[start]

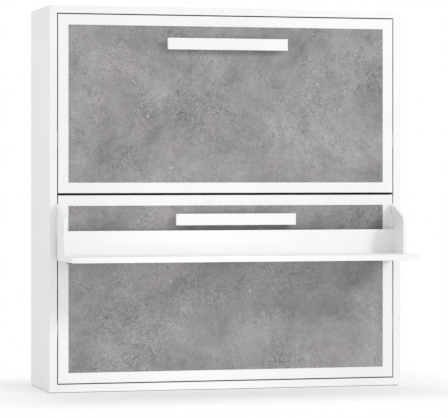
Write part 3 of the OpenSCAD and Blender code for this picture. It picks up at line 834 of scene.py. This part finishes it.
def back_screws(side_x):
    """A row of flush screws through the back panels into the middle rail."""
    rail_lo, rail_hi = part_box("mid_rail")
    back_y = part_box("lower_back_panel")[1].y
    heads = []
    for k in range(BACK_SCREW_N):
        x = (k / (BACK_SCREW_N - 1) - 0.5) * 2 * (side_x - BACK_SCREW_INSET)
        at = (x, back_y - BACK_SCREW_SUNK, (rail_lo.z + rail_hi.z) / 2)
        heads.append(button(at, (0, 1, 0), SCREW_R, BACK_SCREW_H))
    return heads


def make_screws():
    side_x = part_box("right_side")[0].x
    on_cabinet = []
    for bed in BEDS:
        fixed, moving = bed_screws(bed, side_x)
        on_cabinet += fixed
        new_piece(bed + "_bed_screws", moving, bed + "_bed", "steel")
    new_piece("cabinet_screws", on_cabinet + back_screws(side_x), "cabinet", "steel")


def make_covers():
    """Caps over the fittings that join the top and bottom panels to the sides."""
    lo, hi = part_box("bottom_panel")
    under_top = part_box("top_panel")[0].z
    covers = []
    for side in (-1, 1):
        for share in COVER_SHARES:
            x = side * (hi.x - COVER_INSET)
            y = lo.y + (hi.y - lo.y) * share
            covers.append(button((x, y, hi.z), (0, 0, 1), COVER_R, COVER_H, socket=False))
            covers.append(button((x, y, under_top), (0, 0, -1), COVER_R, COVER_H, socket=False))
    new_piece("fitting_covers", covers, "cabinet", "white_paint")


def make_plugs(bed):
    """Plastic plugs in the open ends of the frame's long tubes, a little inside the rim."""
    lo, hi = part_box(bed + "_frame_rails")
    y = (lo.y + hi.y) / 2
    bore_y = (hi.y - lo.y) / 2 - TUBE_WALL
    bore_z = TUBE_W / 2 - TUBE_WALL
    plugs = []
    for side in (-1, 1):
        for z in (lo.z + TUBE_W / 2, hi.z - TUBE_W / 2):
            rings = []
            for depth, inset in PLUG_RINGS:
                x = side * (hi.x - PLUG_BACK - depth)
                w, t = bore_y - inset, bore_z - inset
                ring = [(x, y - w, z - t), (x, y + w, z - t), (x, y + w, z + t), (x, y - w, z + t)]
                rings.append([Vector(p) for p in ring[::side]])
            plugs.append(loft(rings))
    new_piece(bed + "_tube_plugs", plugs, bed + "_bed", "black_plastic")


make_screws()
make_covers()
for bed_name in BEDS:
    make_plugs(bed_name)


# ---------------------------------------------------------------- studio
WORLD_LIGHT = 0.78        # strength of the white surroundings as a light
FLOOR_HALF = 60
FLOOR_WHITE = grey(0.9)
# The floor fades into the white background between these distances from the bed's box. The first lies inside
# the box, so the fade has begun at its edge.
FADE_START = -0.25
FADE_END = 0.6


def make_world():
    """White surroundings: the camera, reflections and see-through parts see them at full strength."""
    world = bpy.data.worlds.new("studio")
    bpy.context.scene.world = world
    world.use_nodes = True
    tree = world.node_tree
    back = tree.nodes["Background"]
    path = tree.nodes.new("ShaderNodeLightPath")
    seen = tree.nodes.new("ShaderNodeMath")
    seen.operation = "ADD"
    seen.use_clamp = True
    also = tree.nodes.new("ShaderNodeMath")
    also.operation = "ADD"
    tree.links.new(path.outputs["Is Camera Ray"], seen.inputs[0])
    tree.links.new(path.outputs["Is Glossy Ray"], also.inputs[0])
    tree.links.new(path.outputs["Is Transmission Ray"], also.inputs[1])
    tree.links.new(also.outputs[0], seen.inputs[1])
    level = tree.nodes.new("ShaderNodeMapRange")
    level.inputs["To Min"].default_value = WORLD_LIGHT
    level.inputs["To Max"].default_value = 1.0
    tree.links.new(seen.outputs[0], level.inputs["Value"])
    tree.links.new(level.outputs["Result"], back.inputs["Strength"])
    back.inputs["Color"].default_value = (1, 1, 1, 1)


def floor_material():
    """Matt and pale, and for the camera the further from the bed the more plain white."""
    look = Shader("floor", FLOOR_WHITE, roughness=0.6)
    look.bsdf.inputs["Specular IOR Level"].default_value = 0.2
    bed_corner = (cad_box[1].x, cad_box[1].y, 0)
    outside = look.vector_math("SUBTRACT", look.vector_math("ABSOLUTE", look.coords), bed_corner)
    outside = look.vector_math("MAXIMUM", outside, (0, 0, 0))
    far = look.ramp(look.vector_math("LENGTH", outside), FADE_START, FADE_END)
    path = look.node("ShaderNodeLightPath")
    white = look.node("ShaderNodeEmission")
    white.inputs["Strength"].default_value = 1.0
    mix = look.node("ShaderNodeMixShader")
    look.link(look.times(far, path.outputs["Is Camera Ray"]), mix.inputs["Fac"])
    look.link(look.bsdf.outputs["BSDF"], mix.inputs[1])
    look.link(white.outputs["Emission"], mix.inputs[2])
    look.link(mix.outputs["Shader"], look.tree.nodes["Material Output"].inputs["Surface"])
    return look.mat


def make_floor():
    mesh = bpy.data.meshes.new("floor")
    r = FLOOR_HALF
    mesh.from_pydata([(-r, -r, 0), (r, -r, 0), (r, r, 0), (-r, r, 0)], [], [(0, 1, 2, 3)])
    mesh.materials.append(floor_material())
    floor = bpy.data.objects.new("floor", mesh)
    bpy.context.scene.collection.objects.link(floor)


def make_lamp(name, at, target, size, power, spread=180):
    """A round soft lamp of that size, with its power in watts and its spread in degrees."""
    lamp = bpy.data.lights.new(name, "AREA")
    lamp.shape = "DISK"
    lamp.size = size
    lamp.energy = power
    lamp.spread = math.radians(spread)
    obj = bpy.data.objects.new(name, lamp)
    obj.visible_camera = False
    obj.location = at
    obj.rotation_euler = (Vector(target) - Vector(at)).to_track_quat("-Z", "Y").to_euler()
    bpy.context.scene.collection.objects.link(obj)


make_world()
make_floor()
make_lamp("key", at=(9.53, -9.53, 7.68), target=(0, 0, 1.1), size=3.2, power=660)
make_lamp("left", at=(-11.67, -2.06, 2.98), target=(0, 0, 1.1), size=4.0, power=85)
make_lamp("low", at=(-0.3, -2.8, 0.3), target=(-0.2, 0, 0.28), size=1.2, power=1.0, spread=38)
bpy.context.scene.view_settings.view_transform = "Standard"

[end]

* **Stated exercise**
Your task is to repeat every line exactly.

* **Final answer**
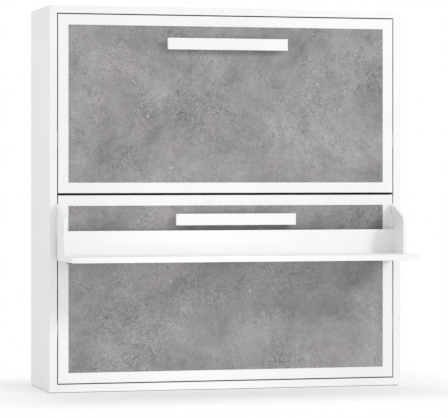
Write part 3 of the OpenSCAD and Blender code for this picture. It picks up at line 834 of scene.py. This part finishes it.
def back_screws(side_x):
    """A row of flush screws through the back panels into the middle rail."""
    rail_lo, rail_hi = part_box("mid_rail")
    back_y = part_box("lower_back_panel")[1].y
    heads = []
    for k in range(BACK_SCREW_N):
        x = (k / (BACK_SCREW_N - 1) - 0.5) * 2 * (side_x - BACK_SCREW_INSET)
        at = (x, back_y - BACK_SCREW_SUNK, (rail_lo.z + rail_hi.z) / 2)
        heads.append(button(at, (0, 1, 0), SCREW_R, BACK_SCREW_H))
    return heads


def make_screws():
    side_x = part_box("right_side")[0].x
    on_cabinet = []
    for bed in BEDS:
        fixed, moving = bed_screws(bed, side_x)
        on_cabinet += fixed
        new_piece(bed + "_bed_screws", moving, bed + "_bed", "steel")
    new_piece("cabinet_screws", on_cabinet + back_screws(side_x), "cabinet", "steel")


def make_covers():
    """Caps over the fittings that join the top and bottom panels to the sides."""
    lo, hi = part_box("bottom_panel")
    under_top = part_box("top_panel")[0].z
    covers = []
    for side in (-1, 1):
        for share in COVER_SHARES:
            x = side * (hi.x - COVER_INSET)
            y = lo.y + (hi.y - lo.y) * share
            covers.append(button((x, y, hi.z), (0, 0, 1), COVER_R, COVER_H, socket=False))
            covers.append(button((x, y, under_top), (0, 0, -1), COVER_R, COVER_H, socket=False))
    new_piece("fitting_covers", covers, "cabinet", "white_paint")


def make_plugs(bed):
    """Plastic plugs in the open ends of the frame's long tubes, a little inside the rim."""
    lo, hi = part_box(bed + "_frame_rails")
    y = (lo.y + hi.y) / 2
    bore_y = (hi.y - lo.y) / 2 - TUBE_WALL
    bore_z = TUBE_W / 2 - TUBE_WALL
    plugs = []
    for side in (-1, 1):
        for z in (lo.z + TUBE_W / 2, hi.z - TUBE_W / 2):
            rings = []
            for depth, inset in PLUG_RINGS:
                x = side * (hi.x - PLUG_BACK - depth)
                w, t = bore_y - inset, bore_z - inset
                ring = [(x, y - w, z - t), (x, y + w, z - t), (x, y + w, z + t), (x, y - w, z + t)]
                rings.append([Vector(p) for p in ring[::side]])
            plugs.append(loft(rings))
    new_piece(bed + "_tube_plugs", plugs, bed + "_bed", "black_plastic")


make_screws()
make_covers()
for bed_name in BEDS:
    make_plugs(bed_name)


# ---------------------------------------------------------------- studio
WORLD_LIGHT = 0.78        # strength of the white surroundings as a light
FLOOR_HALF = 60
FLOOR_WHITE = grey(0.9)
# The floor fades into the white background between these distances from the bed's box. The first lies inside
# the box, so the fade has begun at its edge.
FADE_START = -0.25
FADE_END = 0.6


def make_world():
    """White surroundings: the camera, reflections and see-through parts see them at full strength."""
    world = bpy.data.worlds.new("studio")
    bpy.context.scene.world = world
    world.use_nodes = True
    tree = world.node_tree
    back = tree.nodes["Background"]
    path = tree.nodes.new("ShaderNodeLightPath")
    seen = tree.nodes.new("ShaderNodeMath")
    seen.operation = "ADD"
    seen.use_clamp = True
    also = tree.nodes.new("ShaderNodeMath")
    also.operation = "ADD"
    tree.links.new(path.outputs["Is Camera Ray"], seen.inputs[0])
    tree.links.new(path.outputs["Is Glossy Ray"], also.inputs[0])
    tree.links.new(path.outputs["Is Transmission Ray"], also.inputs[1])
    tree.links.new(also.outputs[0], seen.inputs[1])
    level = tree.nodes.new("ShaderNodeMapRange")
    level.inputs["To Min"].default_value = WORLD_LIGHT
    level.inputs["To Max"].default_value = 1.0
    tree.links.new(seen.outputs[0], level.inputs["Value"])
    tree.links.new(level.outputs["Result"], back.inputs["Strength"])
    back.inputs["Color"].default_value = (1, 1, 1, 1)


def floor_material():
    """Matt and pale, and for the camera the further from the bed the more plain white."""
    look = Shader("floor", FLOOR_WHITE, roughness=0.6)
    look.bsdf.inputs["Specular IOR Level"].default_value = 0.2
    bed_corner = (cad_box[1].x, cad_box[1].y, 0)
    outside = look.vector_math("SUBTRACT", look.vector_math("ABSOLUTE", look.coords), bed_corner)
    outside = look.vector_math("MAXIMUM", outside, (0, 0, 0))
    far = look.ramp(look.vector_math("LENGTH", outside), FADE_START, FADE_END)
    path = look.node("ShaderNodeLightPath")
    white = look.node("ShaderNodeEmission")
    white.inputs["Strength"].default_value = 1.0
    mix = look.node("ShaderNodeMixShader")
    look.link(look.times(far, path.outputs["Is Camera Ray"]), mix.inputs["Fac"])
    look.link(look.bsdf.outputs["BSDF"], mix.inputs[1])
    look.link(white.outputs["Emission"], mix.inputs[2])
    look.link(mix.outputs["Shader"], look.tree.nodes["Material Output"].inputs["Surface"])
    return look.mat


def make_floor():
    mesh = bpy.data.meshes.new("floor")
    r = FLOOR_HALF
    mesh.from_pydata([(-r, -r, 0), (r, -r, 0), (r, r, 0), (-r, r, 0)], [], [(0, 1, 2, 3)])
    mesh.materials.append(floor_material())
    floor = bpy.data.objects.new("floor", mesh)
    bpy.context.scene.collection.objects.link(floor)


def make_lamp(name, at, target, size, power, spread=180):
    """A round soft lamp of that size, with its power in watts and its spread in degrees."""
    lamp = bpy.data.lights.new(name, "AREA")
    lamp.shape = "DISK"
    lamp.size = size
    lamp.energy = power
    lamp.spread = math.radians(spread)
    obj = bpy.data.objects.new(name, lamp)
    obj.visible_camera = False
    obj.location = at
    obj.rotation_euler = (Vector(target) - Vector(at)).to_track_quat("-Z", "Y").to_euler()
    bpy.context.scene.collection.objects.link(obj)


make_world()
make_floor()
make_lamp("key", at=(9.53, -9.53, 7.68), target=(0, 0, 1.1), size=3.2, power=660)
make_lamp("left", at=(-11.67, -2.06, 2.98), target=(0, 0, 1.1), size=4.0, power=85)
make_lamp("low", at=(-0.3, -2.8, 0.3), target=(-0.2, 0, 0.28), size=1.2, power=1.0, spread=38)
bpy.context.scene.view_settings.view_transform = "Standard"